Он шёл домой, а на сердце у него было тяжело и тревожно: на карте стояла судьба двух горячо любимых им людей, и он не видел выхода, который не был бы сопряжён со страданиями для обоих. К тому же у него не выходила из головы навязчивая мысль: "Как бы я вёл себя в положении Уилфрида?" И чем дальше он шёл, тем больше крепло в нём убеждение, что ни один человек не может сказать, как он поступил бы на месте другого. Так, ветреной и не лишённой красоты ночью Майкл добрался до Саутсквер и вошёл в дом.
XI
Уилфрид сидел у себя в кабинете. Перед ним лежали два письма: одно он только что написал Динни, другое только что получил от неё. Он смотрел на моментальные снимки и пытался рассуждать трезво, а так как после вчерашнего визита Майкла он только и делал, что пытался рассуждать трезво, это ему никак не удавалось. Почему он выбрал именно эти критические дни для того, чтобы по-настоящему влюбиться, почему именно теперь осознал, что нашёл того единственного человека, с которым мыслима постоянная совместная жизнь? Он никогда не думал о браке, никогда не предполагал, что может испытывать к женщине иное чувство, кроме мимолётного желания, угасавшего, как только оно бывало удовлетворено. Даже в кульминационный момент своего увлечения Флёр он не верил, что оно будет долгим. К женщинам он вообще относился с тем же глубоким скептицизмом, что и к религии, патриотизму и прочим общепризнанно английским добродетелям. Он считал, что прикрыт скептицизмом, как кольчугой, но в ней оказалось слабое звено, и он получил роковой удар. С горькой усмешкой он обнаружил, что чувство беспредельного одиночества, испытанное им во время того дарфурского случая, породило в нём непроизвольную тягу к духовному общению, которой так же непроизвольно воспользовалась Динни. То, что должно было их разобщить, на самом деле сблизило их.
После ухода Майкла он не спал до рассвета, снова и снова обдумывая положение и неизменно приходя к первоначальному выводу: когда точки над «и» будут поставлены, его непременно объявят трусом.

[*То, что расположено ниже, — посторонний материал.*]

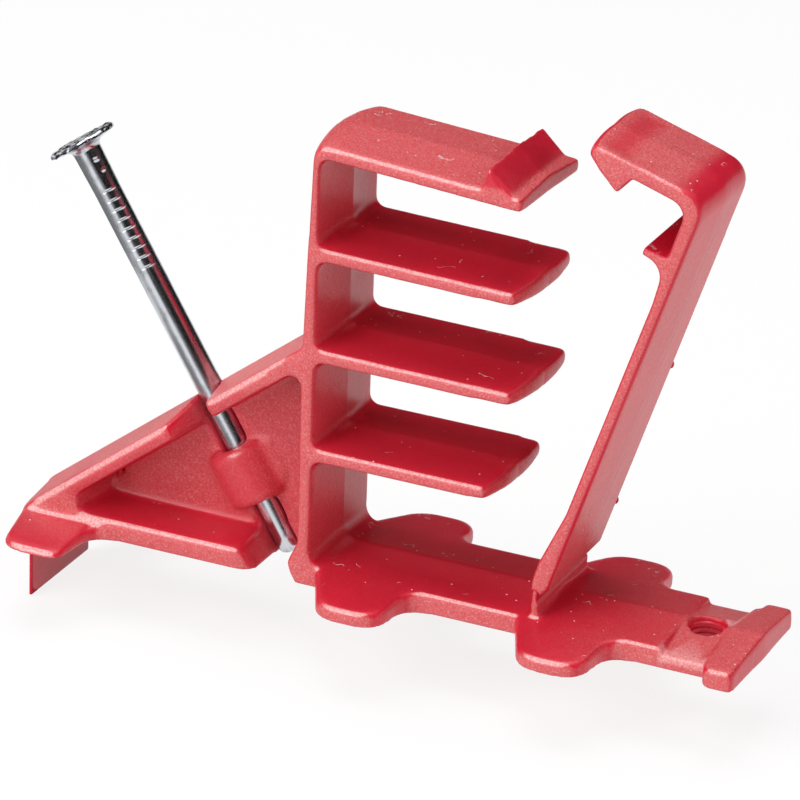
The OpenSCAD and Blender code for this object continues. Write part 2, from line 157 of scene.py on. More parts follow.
def new_material(name: str) -> tuple[bpy.types.Material, NodeTree]:
    """Makes a material without nodes.

    Args:
        name: Name of the material.

    Returns:
        The material and its empty tree.
    """
    material = bpy.data.materials.new(name)
    material.use_nodes = True
    return material, NodeTree(material.node_tree)


@dataclass(frozen=True)
class RedPlastic:
    """Satin red plastic, spark-textured on its flat faces, with fluff specks on what faces up,
    painted sheen where it faces the lamps, and painted glints and edge highlights.

    Grain, clouds, waves, fluff-speck cells and fibres are counts per metre, and the seam is in
    metres.
    """

    name: str = "red_plastic"
    deep: Colour = (0.60, 0.008, 0.032, 1)
    cloudy: Colour = (0.54, 0.007, 0.028, 1)
    # Colour of the frosted finish and of the painted sheen
    pale: Colour = (0.64, 0.105, 0.110, 1)
    # Colour of the fluff specks and of the painted glints
    lint_and_glint: Colour = (0.85, 0.75, 0.74, 1)
    shade: Colour = (0.25, 0.02, 0.03, 1)
    # Colour of the painted edge highlight and of whitened wear
    shine_and_wear_colour: Colour = (0.92, 0.52, 0.51, 1)
    specular: float = 0.4
    grain: float = 4600.0
    grain_depth: float = 0.00007
    clouds: float = 160.0
    waves: float = 700.0
    wave_share: float = 1.2
    sparkle: float = 0.2
    smooth_rough: float = 0.27
    grain_rough: float = 0.35
    frost_rough: float = 0.11
    lint_cell: float = 900.0
    fibre: float = 700.0
    fibre_patch: float = 300.0
    seam_y: float | None = None
    seam_wander: float = 0.0004
    seam_core: float = 0.00004
    seam_edge: float = 0.00011

    def build(self) -> bpy.types.Material:
        """Builds the finish.

        Returns:
            The material with all its nodes.
        """
        material, tree = new_material(self.name)
        where = tree.place()
        normal = tree.add("ShaderNodeNewGeometry").outputs["Normal"]
        facing = tree.add("ShaderNodeSeparateXYZ", {0: normal}).outputs
        frost_and_sheen = tree.add("ShaderNodeAttribute", attribute_name=FROST_AND_SHEEN).outputs["Fac"]
        clouds = tree.ramp(tree.noise(where, self.clouds, 3.0), *NOISE_SPAN)
        grain = tree.noise(where, self.grain)
        colour = tree.mix(clouds, self.deep, self.cloudy)
        # Paler where the finish is frosted, plus painted sheen: paler on faces that catch the
        # lamps, deeper on tops in shade
        paler = tree.math("MULTIPLY", frost_and_sheen, tree.ramp(grain, *NOISE_SPAN, 0.75, 1.35))
        colour = tree.mix(paler, colour, self.pale)
        # Painted glints: pale specks on the frosted faces, stronger where the finish is paler
        sparkle = tree.ramp(tree.noise(where, 1.2 * self.grain, 1.0), 0.5, 0.74, 0.0, self.sparkle)
        colour = tree.mix(tree.math("MULTIPLY", sparkle, frost_and_sheen), colour, self.lint_and_glint)
        colour = tree.mix(self.lint_mask(tree, where, facing["Z"]), colour, self.lint_and_glint)
        # Painted highlight along edges that face the key lamp, plus real whitened wear where the
        # zones give it, broken up by the grain
        edge_shine_and_wear = tree.add("ShaderNodeAttribute", attribute_name=EDGE_SHINE_AND_WEAR).outputs["Fac"]
        second_tone = tree.math("MULTIPLY", edge_shine_and_wear, tree.ramp(grain, *NOISE_SPAN, 0.4, 0.8))
        colour = tree.mix(second_tone, colour, self.shine_and_wear_colour)
        if self.seam_y is not None:
            colour = tree.mix(self.seam_mask(tree, where, facing), colour, self.shade)
        rough = tree.math(
            "ADD", tree.ramp(grain, 0.3, 0.7, self.smooth_rough, self.grain_rough),
            tree.math("MULTIPLY", frost_and_sheen, self.frost_rough))
        waves = tree.math(
            "ADD", grain, tree.math("MULTIPLY", tree.noise(where, self.waves), self.wave_share))
        strength = tree.ramp(frost_and_sheen, 0.0, 1.0, 0.2, 1.0)
        bump = tree.add("ShaderNodeBump", {
            "Height": waves, "Strength": strength, "Distance": self.grain_depth})
        shader = tree.add("ShaderNodeBsdfPrincipled", {
            "Base Color": colour, "Roughness": rough, "Normal": bump.outputs[0],
            "Specular IOR Level": self.specular})
        tree.add("ShaderNodeOutputMaterial", {0: shader.outputs[0]})
        return material

    def seam_mask(self, tree: NodeTree, where: Socket,
                  facing: bpy.types.bpy_prop_collection) -> Socket:
        """Finds the mould's parting line on the faces that look right and up.

        Args:
            tree: The tree to add to.
            where: Places of the surface.
            facing: X, Y and Z of the way that it looks.

        Returns:
            How strongly the line shows, from 0 to 1.
        """
        place = tree.add("ShaderNodeSeparateXYZ", {0: where}).outputs
        wander = tree.math("MULTIPLY", tree.math("SUBTRACT", tree.noise(where, 60.0), 0.5),
                           self.seam_wander)
        line = tree.math("SUBTRACT", tree.math("ADD", place["Y"], wander), self.seam_y)
        thin = tree.ramp(tree.math("ABSOLUTE", line), self.seam_core, self.seam_edge, 0.75, 0.0)
        on_right = tree.ramp(facing["X"], 0.75, 0.85)
        on_top = tree.ramp(facing["Z"], 0.9, 0.94, 0.0, 0.4)
        return tree.math("MULTIPLY", thin, tree.math("MAXIMUM", on_right, on_top))

    def lint_mask(self, tree: NodeTree, where: Socket, up: Socket) -> Socket:
        """Finds the few white specks and fibres that lie on what faces up.

        Args:
            tree: The tree to add to.
            where: Places of the surface.
            up: Z of the way that it looks.

        Returns:
            How strongly they show, from 0 to 1.
        """
        cells = tree.add("ShaderNodeTexVoronoi", {"Vector": where, "Scale": self.lint_cell})
        dot = tree.ramp(cells.outputs["Distance"], 0.05, 0.09, 1.0, 0.0)
        pick = tree.add("ShaderNodeSeparateColor", {0: cells.outputs["Color"]}).outputs[0]
        dots = tree.math("MULTIPLY", dot, tree.ramp(pick, 0.5, 0.52))
        curl = tree.math("ABSOLUTE", tree.math("SUBTRACT", tree.noise(where, self.fibre, 1.0), 0.5))
        few = tree.ramp(tree.noise(where, self.fibre_patch, 0.0), 0.74, 0.76)
        fibres = tree.math("MULTIPLY", tree.ramp(curl, 0.004, 0.014, 0.7, 0.0), few)
        specks = tree.math("MAXIMUM", dots, fibres)
        return tree.math("MULTIPLY", specks, tree.ramp(up, 0.85, 0.95))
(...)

Но даже это не имело бы для него значения, если бы не Динни. Что ему общество и его мнение? Что ему Англия и англичане? Предположим, они пользуются престижем. Но с большим ли основанием, чем любой другой народ? Война показала, что все страны, равно как их обитатели, более или менее похожи друг на друга и одинаково способны на героизм и низость, выдержку и глупости. Война показала, что в любой стране толпа узколоба, не умеет мыслить здраво и чаще всего заслуживает только презрения. По природе своей он был бродягой, и если бы даже Англия и Ближний Восток оказались для него закрыты, мир всё равно был широк, солнце светило во многих краях, звезды продолжали двигаться по орбитам, книги сохраняли свой интерес, женщины – красоту, цветы – благоухание, табак – крепость, музыка – власть над душой, кофе – аромат, лошади, собаки и птицы оставались теми же милыми сердцу созданиями, а мысль и чувство повсеместно нуждались в том, чтобы их облекали в ритмическую форму. Если бы не Динни, он мог бы свернуть свою палатку, уехать, и пусть досужие языки болтают ему вдогонку! А теперь он не может! Или всё-таки может? Разве долг чести не обязывает его к этому? Вправе ли он обременить её супругом, на которого будут показывать пальцем? Если бы она возбуждала в нём только вожделение, всё было бы гораздо проще, – они утолили бы страсть и расстались, не причинив друг другу горя. Но он испытывал к ней совершенно иное чувство. Она была для него живительным источником, отысканным в песках, благовонным цветком, встреченным среди иссохших кустарников пустыни. Она вселяла в него то благоговейное томление, которое вызывают в нас некоторые мелодии или картины, дарила ему ту же щемящую радость, которую приносит нам запах свежескошенного сена. Она проливала прохладу в его тёмную, иссушенную ветром и зноем душу. Неужели он должен отказаться от неё из-за этой проклятой истории?